A two-way N. Goliad Street in Rockwal before TxDOT improvements-Google Street View 2008.
N. Goliad Street re-intentioned by TxDOT for high speed through traffic-Google Street View 2013.
N Goliad Street is now completely car-centric with the addition of handrails to protect people from the higher speed traffic now possible-Google Street View. 2016
Afterward, more remediation for unsafe conditions caused by the improvements was necessary. Elimination of the historic steps and the introduction of a restrictive guardrail were necessary just in case anyone still thought walking across the street was a good idea. Single bulb streetlights with less visual appeal were reintroduced. It is worth noting that the Christmas decoration effort has been limited to the single light poles, which is about one-quarter the decorations found in the previous Halloween season on the two-way street. Also gone are the planters full
of blooming flowers because of the reduced space as a consequence of the remediation.
What can be done?
The sort of car-centric roadway improvement found on N. Goliad St. in Rockwall should cease. TMSP is working to generate people-prioritized transportation standards for downtowns to begin a discussion with TxDOT. Included in those standards: 20 mph speed limits, four-way stops instead of traffic signals, well-marked crosswalks, landscaped medians, appropriate street lighting, mid-block crossings, embedded warning lights, bump-outs, etc.

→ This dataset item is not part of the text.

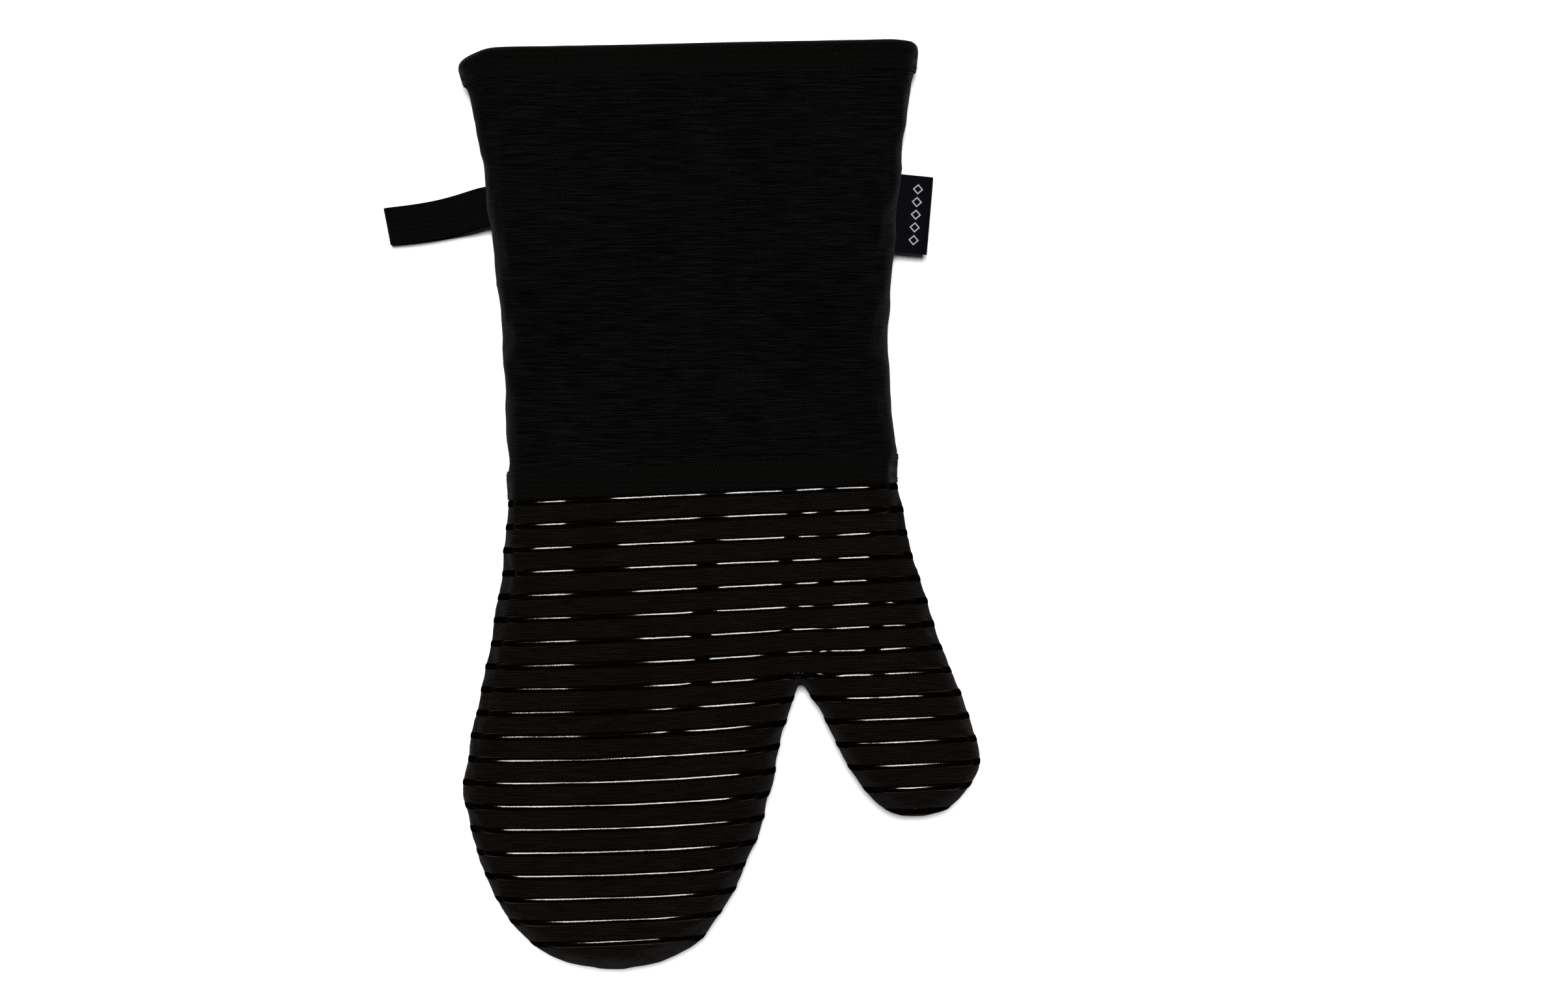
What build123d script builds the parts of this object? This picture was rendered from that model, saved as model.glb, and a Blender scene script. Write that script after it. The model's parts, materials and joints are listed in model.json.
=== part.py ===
from build123d import *

import math
import os

# Padded oven mitt with a long flared cuff, lying flat on a table, fingers towards -Y.
#
# Millimetres. +X is the thumb's side, +Y the mouth of the cuff, +Z up from the table.
# The origin is on the table, under the middle of the whole mitt.
#
# The wall is built as the real one is, in nested layers: outer cloth, wadding, lining, and
# inside them the pocket for the hand. The front and the back are separate pieces that meet
# at the side seam, half way up. Cloth bends anywhere and a solid doesn't, so the layers are
# also cut at the three lines where a worn mitt folds: wrist, fingers and thumb. Each fold
# turns about a line at the top of the front, so the back opens and nothing runs into anything.

# Layers of the wall, from the outside in
CLOTH = 1.2
WADDING = 3.2
LINING = 0.6
TAPE = 0.8
WALL = CLOTH + WADDING + LINING

# Loft of the empty mitt. The cuff's cloth is thinner by the tape that wraps its mouth.
HAND_LOFT = 24.8
CUFF_LOFT = HAND_LOFT - 2 * TAPE
SEAM_Z = HAND_LOFT / 2
SIDE_ROUND = 9.0

# Weave, wrist tape and stripes all lean a little across the mitt
LEAN = 2.6

# Tape over the wrist seam: its lower edge at the middle of the mitt, and its width
WRIST_TAPE_Y = 4.5
WRIST_TAPE_WIDTH = 10.8
WRIST_FOLD_Y = WRIST_TAPE_Y + WRIST_TAPE_WIDTH

# Mouth of the cuff, and the tape folded over its raw edges
MOUTH_Y = 176.1
MOUTH_LEAN = 1.2
BINDING_WIDTH = 12.2

# Silicone stripes. On the front they stand proud; on the back the mitt's weight sinks them.
STRIPE_COUNT = 20
STRIPE_PITCH = 8.88
STRIPE_WIDTH = 2.6
STRIPE_SUNK = 0.5
STRIPE_PROUD = 0.4
FIRST_STRIPE_Y = 2.95

# Folds of the worn mitt. The fingers fold between two stripes, the thumb on a slanting line.
FOLD_Z = HAND_LOFT + STRIPE_PROUD
FOLD_GAP = 0.3
STRIPES_ABOVE_FINGER_FOLD = 10.5
FINGER_FOLD_Y = FIRST_STRIPE_Y - STRIPES_ABOVE_FINGER_FOLD * STRIPE_PITCH
CROTCH_X = 45.8
CROTCH_Y = -69.4
THUMB_FOLD_ANGLE = 58.0
THUMB_FOLD_OFFSET = 18.0

# Rows of lockstitch, pulled level with the face of the tape
THREAD_WIDTH = 0.6
THREAD_DEPTH = 0.3
STITCH_INSET = 1.5

# Loop and label hang from the side seams, each turning about the centre of its rounded root
HANG_GAP = 0.35

# Hanging loop: woven tape folded back on itself. Its tip rests on the table.
LOOP_WIDTH = 14.5
LOOP_TAPE = 1.1
LOOP_DIRECTION = 191.0
LOOP_SEAM_X = -75.1
LOOP_SEAM_Y = 114.2
LOOP_REACH = 39.0
LOOP_RISE = 7.4

# Woven label, folded in half along its outer edge
LABEL_LENGTH = 30.0
LABEL_REACH = 11.4
LABEL_LEAF = 0.45
LABEL_SLIT = 0.3
LABEL_DIRECTION = -5.0
LABEL_SEAM_X = 83.9
LABEL_SEAM_Y = 111.4

# Plain diamonds woven into the label
MARK_COUNT = 5
MARK_PITCH = 4.8
MARK_SIZE = 3.6
MARK_LINE = 0.7
MARK_DEPTH = 0.15

# Larger than the mitt, for cutting planes
FAR = 400.0

# Corners of the two outlines, each rounded by an arc nearly as large as its sides allow
ARC_SHARE = 0.46
HAND_CORNERS = [
    (-66.5, 60), (-66.3, 5), (-70.4, -38), (-78.6, -78), (-84.0, -108), (-78.6, -136),
    (-66.5, -160), (-47, -175.6), (-22, -179.0), (4, -171.5), (20.5, -151), (31.2, -125),
    (37.6, -98), (43.6, -71.5), (46.2, -66.0), (49.6, -73.0), (58.4, -90), (67.2, -105.5),
    (77.0, -117.0), (90, -120.6), (105, -115.5), (115.2, -101), (113.0, -85), (105.3, -66.5),
    (96.3, -43), (88.6, -18), (83.8, 8), (83.6, 60),
]
CUFF_CORNERS = [
    (-66.4, -30), (-66.0, 14), (-67.6, 44), (-72.4, 96), (-77.4, 138), (-83, 164), (-91, 195),
    (92, 195), (89.6, 165), (86.0, 138), (82.6, 98), (80.0, 54), (82.6, 22), (84.4, -30),
]


def outline(corners):
    """A closed plan outline of tangent arcs and short straight runs."""
    radii = []
    for before, here, after in zip(corners[-1:] + corners[:-1], corners, corners[1:] + corners[:1]):
        arriving = Vector(*here) - Vector(*before)
        leaving = Vector(*after) - Vector(*here)
        half_turn = math.radians(arriving.get_angle(leaving)) / 2
        radii.append(ARC_SHARE * min(arriving.length, leaving.length) / math.tan(half_turn))
    return make_face(FilletPolyline(*corners, radius=radii, close=True))


def pillow(plan, loft, inset):
    """The rounded form of the mitt, shrunk all over by inset, or grown where inset is negative."""
    face = offset(plan, -inset) if inset else plan
    slab = Pos(0, 0, SEAM_Z - loft / 2 + inset) * extrude(face, loft - 2 * inset)
    rims = slab.edges().group_by(Axis.Z)
    return fillet([*rims[0], *rims[-1]], SIDE_ROUND - inset)


def prism(corners, low=-FAR, high=FAR):
    """An upright prism on a polygon."""
    face = make_face(Polyline(*corners, close=True))
    return Pos(0, 0, low) * extrude(face, high - low)


def band(bottom, top, lean=LEAN):
    """All of space between two parallel lines that lean across the mitt."""
    rise = FAR * math.tan(math.radians(lean))
    return prism([(-FAR, bottom - rise), (FAR, bottom + rise), (FAR, top + rise), (-FAR, top - rise)])


def halves():
    """All of space above and below the side seam."""
    everywhere = [(-FAR, -FAR), (FAR, -FAR), (FAR, FAR), (-FAR, FAR)]
    return {"front": prism(everywhere, SEAM_Z, FAR), "back": prism(everywhere, -FAR, SEAM_Z)}


def thumb_space(offset_from_crotch):
    """All of space on the thumb's side of a line parallel to the thumb's fold."""
    angle = math.radians(THUMB_FOLD_ANGLE)
    foot_x = CROTCH_X + offset_from_crotch * math.sin(angle)
    foot_y = CROTCH_Y - offset_from_crotch * math.cos(angle)
    below, above = -16, 120
    start = (foot_x + below * math.cos(angle), foot_y + below * math.sin(angle))
    end = (foot_x + above * math.cos(angle), foot_y + above * math.sin(angle))
    return prism([start, end, (FAR, end[1]), (FAR, -FAR), (start[0], -FAR)])


def finger_space(top):
    """All of space below the fingers' fold, on the fingers' side of the crotch."""
    notch_x = CROTCH_X + 2
    return band(-FAR, top) & prism([(-FAR, -FAR), (notch_x, -FAR), (notch_x, 0), (-FAR, 0)])


def fold_spaces():
    """The space of each rigid stretch of the hand, with a narrow gap at every fold."""
    half_gap = FOLD_GAP / 2
    palm = band(-FAR, WRIST_FOLD_Y - half_gap)
    palm -= finger_space(FINGER_FOLD_Y + half_gap)
    palm -= thumb_space(THUMB_FOLD_OFFSET - half_gap)
    return {
        "palm": palm,
        "fingers": finger_space(FINGER_FOLD_Y - half_gap),
        "thumb": thumb_space(THUMB_FOLD_OFFSET + half_gap),
    }


def stripe_bands():
    """The leaning bands that the silicone stripes fill."""
    bands = []
    for number in range(STRIPE_COUNT):
        middle = FIRST_STRIPE_Y - number * STRIPE_PITCH
        bands.append(band(middle - STRIPE_WIDTH / 2, middle + STRIPE_WIDTH / 2))
    return Part() + bands


def stitch_bands(bottom, top, lean=LEAN):
    """Two narrow bands just inside the edges of a tape, one where the tape has one free edge."""
    rows = [band(bottom + STITCH_INSET, bottom + STITCH_INSET + THREAD_WIDTH, lean)]
    if top is not None:
        rows.append(band(top - STITCH_INSET - THREAD_WIDTH, top - STITCH_INSET, lean))
    return Part() + rows


def hand_pieces():
    """Cloth, wadding, lining and stripes of the palm, fingers and thumb, and the wrist tape."""
    plan = outline(HAND_CORNERS)
    proud, skin, thread_floor, stripe_floor, tape_floor, under_cloth, under_wadding, pocket = (
        pillow(plan, HAND_LOFT, inset)
        for inset in (-STRIPE_PROUD, 0, THREAD_DEPTH, STRIPE_SUNK, TAPE, CLOTH, CLOTH + WADDING, WALL)
    )
    stripes = stripe_bands()
    tape = band(WRIST_TAPE_Y, WRIST_FOLD_Y - FOLD_GAP / 2)
    grooves = ((proud - stripe_floor) & stripes) + ((proud - tape_floor) & tape)
    cloth = (skin - under_cloth) - grooves
    layers = {"panel": cloth, "wadding": under_cloth - under_wadding, "lining": under_wadding - pocket}
    stripe_layers = {"front": (proud - stripe_floor) & stripes, "back": (skin - stripe_floor) & stripes}

    pieces = {}
    for body, space in fold_spaces().items():
        for side, half in halves().items():
            for layer, shape in layers.items():
                pieces[f"{body}_{side}_{layer}"] = shape & space & half
            pieces[f"{body}_{side}_stripes"] = stripe_layers[side] & space & half

    rows = stitch_bands(WRIST_TAPE_Y, WRIST_FOLD_Y)
    tape_ring = ((skin - tape_floor) & tape) - ((proud - thread_floor) & rows)
    for side, half in halves().items():
        pieces[f"wrist_tape_{side}"] = tape_ring & half
    pieces["wrist_tape_stitching"] = (skin - thread_floor) & rows
    return pieces


def cuff_pieces():
    """Cloth, wadding and lining of the cuff, and the tape bound over its mouth."""
    plan = outline(CUFF_CORNERS)
    far_out, tape_skin, thread_floor, skin, under_cloth, under_wadding, pocket, tape_pocket = (
        pillow(plan, CUFF_LOFT, inset)
        for inset in (-2 * TAPE, -TAPE, THREAD_DEPTH - TAPE, 0, CLOTH, CLOTH + WADDING, WALL, WALL + TAPE)
    )
    below_mouth = band(-FAR, MOUTH_Y - TAPE, MOUTH_LEAN)
    walls = below_mouth - band(-FAR, WRIST_FOLD_Y + FOLD_GAP / 2)
    layers = {
        "panel": skin - under_cloth,
        "wadding": under_cloth - under_wadding,
        "lining": under_wadding - pocket,
    }
    pieces = {}
    for side, half in halves().items():
        for layer, shape in layers.items():
            pieces[f"cuff_{side}_{layer}"] = shape & walls & half

    free_edge = MOUTH_Y - BINDING_WIDTH
    row = stitch_bands(free_edge, None, MOUTH_LEAN)
    binding = (tape_skin - tape_pocket) & band(free_edge, MOUTH_Y, MOUTH_LEAN)
    binding -= (skin - pocket) & below_mouth
    pieces["mouth_binding"] = binding - ((far_out - thread_floor) & row)
    pieces["mouth_binding_stitching"] = (tape_skin - thread_floor) & row
    return pieces


def seam_plane(x, y, direction, root_radius):
    """Local X runs out from the seam, local Y up, with the origin at the centre of a rounded root."""
    angle = math.radians(direction)
    away = HANG_GAP + root_radius
    origin = (x + away * math.cos(angle), y + away * math.sin(angle), SEAM_Z)
    return Plane(origin, x_dir=(math.cos(angle), math.sin(angle), 0), z_dir=(math.sin(angle), -math.cos(angle), 0))


def hang_loop():
    """A length of tape folded back on itself, seen from its edge and drawn out to its width."""
    floor = -SEAM_Z
    top = floor + LOOP_RISE
    tip = LOOP_REACH - HANG_GAP - LOOP_TAPE
    corners = [
        (0, LOOP_TAPE), (0.4 * tip, top + 1.2), (0.86 * tip, top), (tip, top - 1.6),
        (tip, floor + 1.6), (0.9 * tip, floor), (0.44 * tip, floor), (0, -LOOP_TAPE),
    ]
    radii = [0.3, 14, 10, 2.2, 2.2, 4, 10, 0.3]
    outside = make_face(FilletPolyline(*corners, radius=radii, close=True))
    profile = outside - offset(outside, -LOOP_TAPE) + Circle(LOOP_TAPE)
    plane = seam_plane(LOOP_SEAM_X, LOOP_SEAM_Y, LOOP_DIRECTION, LOOP_TAPE)
    return extrude(plane * profile, LOOP_WIDTH / 2, both=True)


def label_pieces():
    """The folded label, and the diamonds woven into its upper leaf."""
    half_thickness = LABEL_LEAF + LABEL_SLIT / 2
    tip = LABEL_REACH - HANG_GAP - half_thickness
    plane = seam_plane(LABEL_SEAM_X, LABEL_SEAM_Y, LABEL_DIRECTION, half_thickness)
    outside = Pos((tip - half_thickness) / 2, 0) * SlotOverall(tip + half_thickness, 2 * half_thickness)
    slit = Pos(tip / 2 + LABEL_SLIT, 0) * SlotOverall(tip - 4 * LABEL_LEAF, LABEL_SLIT)
    label = extrude(plane * (outside - slit), LABEL_LENGTH / 2, both=True)

    diamond = RegularPolygon(MARK_SIZE / 2, 4) - RegularPolygon(MARK_SIZE / 2 - MARK_LINE, 4)
    diamonds = Sketch()
    for number in range(MARK_COUNT):
        diamonds += Pos(tip / 2, (number - (MARK_COUNT - 1) / 2) * MARK_PITCH) * diamond
    face_plane = Plane(plane.origin + Vector(0, 0, half_thickness), x_dir=plane.x_dir, z_dir=(0, 0, 1))
    mark = extrude(face_plane * diamonds, -MARK_DEPTH)
    groove = mark + extrude(face_plane * diamonds, MARK_DEPTH)
    return {"label": label - groove, "label_mark": mark}


def main():
    pieces = {**cuff_pieces(), **hand_pieces(), "hang_loop": hang_loop(), **label_pieces()}
    os.makedirs("parts", exist_ok=True)
    for name, piece in pieces.items():
        export_step(piece, f"parts/{name}.step")


if __name__ == "__main__":
    main()
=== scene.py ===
# %% [markdown]
# # A padded oven mitt, from its layers to its last stitch
#
# The mitt lies on its back on a pale table: a woven black hand with raised silicone stripes, a
# long flared cuff, herringbone tape over the wrist seam and round the mouth, a hanging loop in
# one side seam and a small woven label in the other. This lesson starts from a fixed frame of
# plain solids, which say where each layer lies and what moves, and makes the cloth around them.

import json
import math

import bmesh
import bpy
import numpy as np
from mathutils import Matrix, Vector
from mathutils.bvhtree import BVHTree
from mathutils.kdtree import KDTree


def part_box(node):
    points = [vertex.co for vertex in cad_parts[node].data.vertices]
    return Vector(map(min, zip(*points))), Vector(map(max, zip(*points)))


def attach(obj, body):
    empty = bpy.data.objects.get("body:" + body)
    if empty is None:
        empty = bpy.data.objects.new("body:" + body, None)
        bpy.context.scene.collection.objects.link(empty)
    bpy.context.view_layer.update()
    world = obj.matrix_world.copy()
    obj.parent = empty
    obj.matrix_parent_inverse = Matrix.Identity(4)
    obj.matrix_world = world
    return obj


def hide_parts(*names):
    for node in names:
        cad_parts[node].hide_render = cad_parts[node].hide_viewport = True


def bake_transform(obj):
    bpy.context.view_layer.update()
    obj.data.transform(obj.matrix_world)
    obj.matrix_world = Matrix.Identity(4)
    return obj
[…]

Coincidentally, efforts for this sort of traffic overlay are already underway by Jennifer Eckermann and her board in Brenham to discuss these issues with local representatives and sympathetic TxDOT district engineers. Hopefully this can parlay into a larger policy initiative for the whole state. The time has come for turning TxDOT roads from safety and experience liabilities into proactive assets for creating quality places to pause in our Texas downtowns.